In July, the nonprofit Plan B will be in court making its case for legal action against the British government. Plan B and 11 citizens sued the UK government in December seeking a more ambitious 2050 climate target.
And in the wake of Hurricane Ophelia in November a network of citizens in Ireland sued the Irish government for not adequately responding to climate change. Other suits have been brought challenging government policies in Norway, Belgium, and Switzerland.
These suits are part of a global movement to compel governments to protect citizens, particularly younger generations, by forcing more aggressive action on climate change.

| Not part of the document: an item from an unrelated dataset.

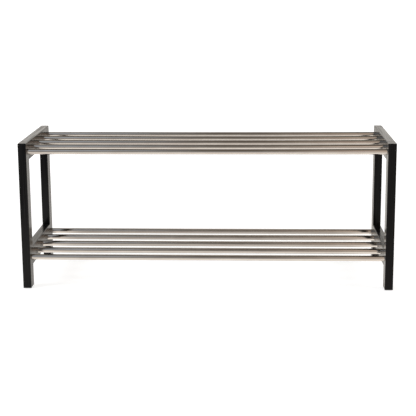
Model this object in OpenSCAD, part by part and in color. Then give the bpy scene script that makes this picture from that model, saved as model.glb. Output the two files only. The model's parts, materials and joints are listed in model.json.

“There’s a rapidly growing movement of these citizen-based actions that is by now unstoppable,” said Tim Crosland, director of Plan B. “A few years ago people felt powerless to confront their government’s inaction on climate change. But following the success of Urgenda’s case against the Dutch Government in 2015, the genie is out of the bottle: people everywhere understand there’s a viable alternative to resignation. Accountability is essential if we’re to escape the worst impacts of climate change, and governments are being made to account for their inaction through the courts.”
“We have only some years left to act; this is about the survival of mankind,” said Dorothea Sick-Thies, founder of Protect the Planet. “A broad coalition is taking the responsibility that governments and the European Parliament are not willing to take. This is what we stand for in the People’s Climate Case.”